I don’t remember details of this house but it is along the tour route.
Near the end of the tour we were at what is known as the High Water Mark, the farthest point reached by Confederate soldiers during the Battle of Gettysburg.
From the Park brochure: “July 3…Some 12,000 Confederates advanced across open fields toward the Federal center in an attack known as ‘Pickett’s Charge’. The attack failed and cost Lee over 5,000 soldiers in one hour. The Battle of Gettysburg was over.”
Completed in 1914, the Pennsylvania Memorial is the largest State Memorial in the Park and is near the High Water Mark.

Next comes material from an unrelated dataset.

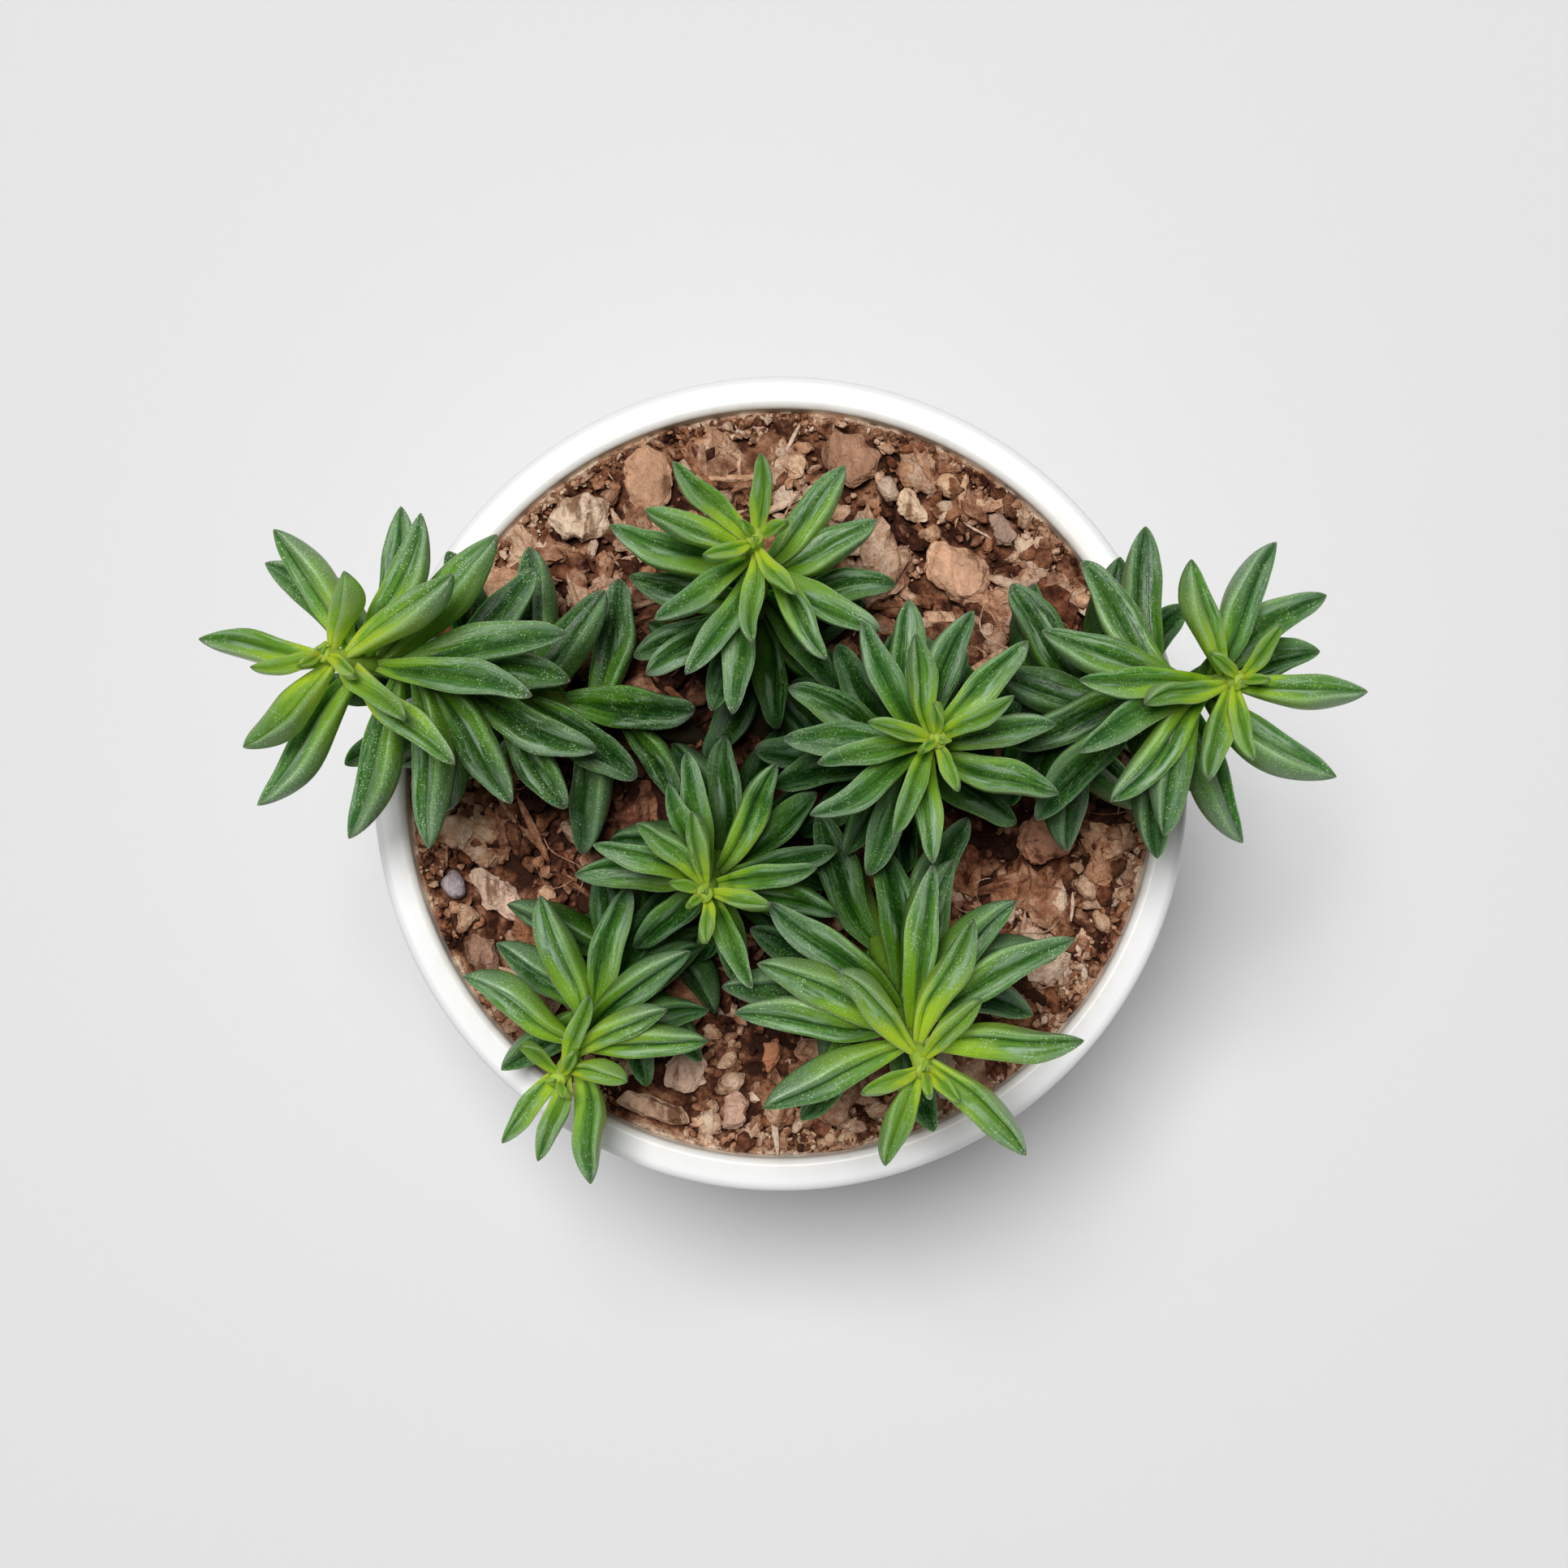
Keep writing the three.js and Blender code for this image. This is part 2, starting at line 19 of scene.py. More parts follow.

The auto tour was almost over. Instead of the 2-1/2 to 3 hours described in the brochure I think we were there for about 5 hours.
The tour ended at the Soldier’s National Cemetery, created after the battle, and where 3500 Union soldiers were later buried. Remains of 3,320 Confederate soldiers were removed from the battlefield to cemeteries in the South. Veterans from 1898 War with Spain to the Vietnam War are also buried here.